RFC: Store OS/NIC inventory data as custom facts on clients

Hey,

while I believe that parsing and setting Foreman resources like OS, version, NIC (subnet, domain) on fact upload is a bad design from the moment we introduced provisioning and I think this should be explicit, I have an alternative idea.

I was made aware that subscription-manager also supports custom facts by creating /etc/rhsm/facts/*.facts file in JSON format. This is similar to Puppet and Ansible when both tools can do the same. We could leverage this by creating these files from provisioning templates and/or via Puppet or Ansible. We could simply store database IDs there.

Now, these facts would be sent over to Foreman by the tools and Foreman would prioritize during parsing. This could also speed up processing a ton - for managed hosts which were provisioned via Foreman, whole NIC processing could be skipped as these would be present as list of NIC IDs. When IDs do match, that’s a fast way to just confirm and nothing is done.

Of course things get complicated on a change (when user changes OS for example). And I think there could be an elegant solution - when IDs differ, we would simply defer the database update by setting a new Host Status field called “Custom Fact Out of Sync” or something similar. There would be a link to a new screen/dialog where Foreman could offer remote execution job (utilizing the same templates as in provisioning), Ansible or Puppet to remediate the fact drift. This would be only allowed within permission/filter/taxonomy bounds of course not allowing users to set arbitrary database IDs from managed hosts. Other than that, there should be no security concerns as current clients with valid SSL certificates can do the same (change OS, version, subnet, domain…).

We could even offload the drift calculation and do it on the background when we update host statuses which would further speed up fact parsing. I think we already have an infrastructure for host status updates (rake task or a dynflow - I am not sure).

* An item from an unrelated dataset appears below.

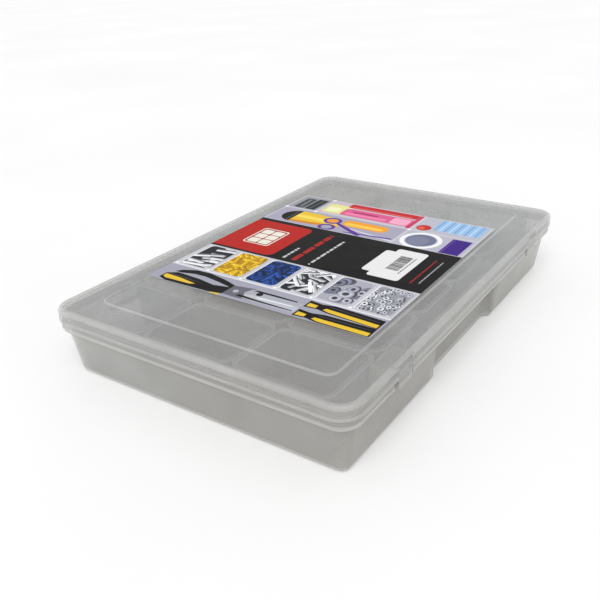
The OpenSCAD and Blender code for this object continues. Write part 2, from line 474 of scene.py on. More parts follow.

This solution would stop “facter wars” when RHSM is updating OS in a different way than Puppet or Ansible for all the hosts that were provisioned by Foreman. Yet it would not change the behavior of hosts which were not provisioned by Foreman. More than that, it would open more possibilities to take similar approach for other hosts.

Once implemented, we could take it further by applying the same technique for regular fact uploads (those without Foreman custom facts) - the same host status could be set and on the confirmation screen/dialog could actually offer more options:

  • Set custom Foreman facts on the host from Foreman inventory (run SSH/Ansible/Puppet job).
  • Update Foreman DB back with values from custom facts (revert to the state how a host was provisioned).
  • Update Foreman DB from Puppet facts trying to detect OS/NICs/etc using the current way.
  • Update Foreman DB from Ansible facts trying to detect OS/NICs/etc using the current way.
  • Update Foreman DB from RHSM facts trying to detect OS/NICs/etc using the current way.

Also hosts which are registered via the new registration method could use the same snippets to deploy custom facts too.

This should not be really hard to implement, we are talking about few templates, Puppet class, Ansible role, new dialog, changing our parsing code, adding ability to re-parse existing facts already uploaded to database and a new host status and a new confirmation dialog.

Relevant threads:

One related item, when we get hw failures and nic cards get replaced, we have to update the facts thru a side channel, otherwise re-provisioning the system fails.